Create Pandas DataFrame from a string
Asked Answered
J

7

485

In order to test some functionality I would like to create a DataFrame from a string. Let's say my test data looks like:

TESTDATA="""col1;col2;col3
1;4.4;99
2;4.5;200
3;4.7;65
4;3.2;140
"""

What is the simplest way to read that data into a Pandas DataFrame?
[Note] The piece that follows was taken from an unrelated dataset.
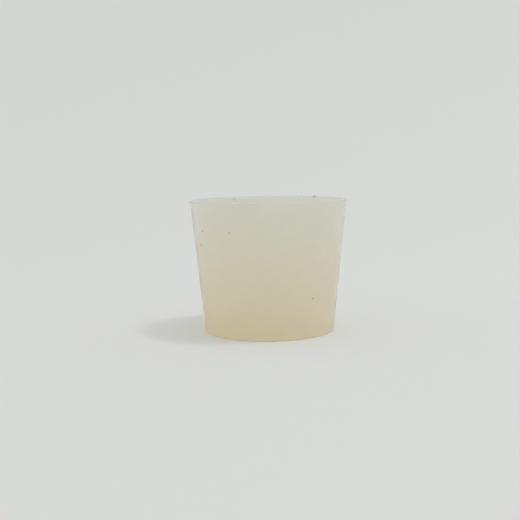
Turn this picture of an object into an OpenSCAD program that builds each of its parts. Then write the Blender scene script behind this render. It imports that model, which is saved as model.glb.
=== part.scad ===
// Tapered laboratory stopper: one solid moulding in translucent silicone rubber.
// It has no bore and no recess. The narrow end is down, as it goes into a neck,
// and the origin is the centre of the narrow end's face, with +Z up the axis.

/* [Body] */
// Diameter of the narrow end, taken where the taper meets the face
small_d = 29; // [20:0.5:34]
// Diameter of the wide end, taken where the taper meets the face
large_d = 35; // [25:0.5:42]
// Height between the two faces
height = 29.4; // [15:0.1:45]

/* [Edges] */
// Radius of the rounded edge at the narrow end
small_edge_r = 0.45; // [0.1:0.05:1.5]
// Radius of the rounded edge at the wide end
large_edge_r = 0.3; // [0.1:0.05:1.5]

/* [Hidden] */

$fn = 180;

small_r = small_d / 2;
large_r = large_d / 2;
// The taper, as a run in radius over the height, and the length of the slant
run = large_r - small_r;
slant = sqrt(height * height + run * run);
// Outward normal of the tapered side, in the plane of the section
side_n = [height / slant, -run / slant];
// How far the drawn side stands inside the edge rounds, so that they cross it cleanly
tuck = 0.0005;
// Centres of the two edge rounds, each touching its face and the taper
small_c = [small_r - small_edge_r * (slant - run) / height, small_edge_r];
large_c = [large_r - large_edge_r * (slant + run) / height, height - large_edge_r];

// One edge round, as the disc that the section's corner is drawn to
module edge_round(centre, r) {
    translate(centre) circle(r = r);
}

// Half of the stopper's section, on the +X side of the axis
module half_section() {
    union() {
        polygon([
            [0, 0],
            [small_c[0], 0],
            small_c + (small_edge_r - tuck) * side_n,
            large_c + (large_edge_r - tuck) * side_n,
            [large_c[0], height],
            [0, height]
        ]);
        edge_round(small_c, small_edge_r);
        edge_round(large_c, large_edge_r);
    }
}

module stopper() {
    color([0.80, 0.77, 0.69])
        rotate_extrude()
            half_section();
}

stopper();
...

Jesselton answered 24/3, 2014 at 8:43 Comment(0)
J
819

A simple way to do this is to use StringIO.StringIO (python2) or io.StringIO (python3) and pass that to the pandas.read_csv function. E.g:

import sys
if sys.version_info[0] < 3: 
    from StringIO import StringIO
else:
    from io import StringIO

import pandas as pd

TESTDATA = StringIO("""col1;col2;col3
    1;4.4;99
    2;4.5;200
    3;4.7;65
    4;3.2;140
    """)

df = pd.read_csv(TESTDATA, sep=";")
Jesselton answered 24/3, 2014 at 9:21 Comment(8)
FYI - pd.read_table() is an equivalent function, just slightly better nomenclature: df = pd.read_table(TESTDATA, sep=";").Infiltration
@AntonvBR Noted that one could use pandas.compat.StringIO. That way we don't have to import StringIO separately. However the pandas.compat package is considered private according to pandas.pydata.org/pandas-docs/stable/api.html?highlight=compat so leaving the answer as is for now.Jesselton
Time to sort out which import: Should we use pandas.compat.StringIO or Python 2/3 StringIO?Lyra
If you create TESTDATA with df.to_csv(TESTDATA), use TESTDATA.seek(0)Ruffi
I receive 'Error tokenizing data. C error: Expected 2 fields in line 26, saw 12\n',)Ambrosia
This is what I needed to do when uploading CSV files in colab. In order to make a dataframe out of the CSV, I used this methodKneedeep
@Ambrosia The "Expected fields error" is usually due to inconsistent number of fields in each row, or wrong sep/delimiter.Tobe
@Asclepius the suggestion to use pandas.compat only works for versions before pandas 0.25, but will now raise ImportError.Townswoman
C
64

In one line, but first import io

import pandas as pd
import io   

TESTDATA="""col1;col2;col3
1;4.4;99
2;4.5;200
3;4.7;65
4;3.2;140
"""

df = pd.read_csv(io.StringIO(TESTDATA), sep=";")
print(df)
Croat answered 26/11, 2020 at 9:10 Comment(2)
What is the difference between this and the accepted answer? Except you move io operation to read_csv, which makes no difference... Please always check if similar answer is not posted already, redundancy is unnecessary.Koehler
I like this answer because it is explained with one example in one line.Terzetto
S
59

Split Method

data = input_string
df = pd.DataFrame([x.split(';') for x in data.split('\n')])
print(df)
Shill answered 21/2, 2019 at 17:27 Comment(4)
If you want the first line to be used for column names, change the 2nd line to this: df = pd.DataFrame([x.split(';') for x in data.split('\n')[1:]], columns=[x for x in data.split('\n')[0].split(';')])Brainwash
This is wrong, since on CSV files the newline (\n) character can be part of a field.Wagoner
This is not very robust, and most people would be better with the accepted answer. There is a very partial list of things that can go wrong with this at thomasburette.com/blog/2014/05/25/…Literacy
This is a weak and unnecessary approach. This circumvents the built-in pd.read_csv() call which handles any CSV and has been battle-tested in favor of a naive couple of string splits that don't handle quoting and are liable to fail in many cases. It's also more verbose. Please use the CSV parser Pandas kindly gives you!Nachison
G
26

A quick and easy solution for interactive work is to copy-and-paste the text by loading the data from the clipboard.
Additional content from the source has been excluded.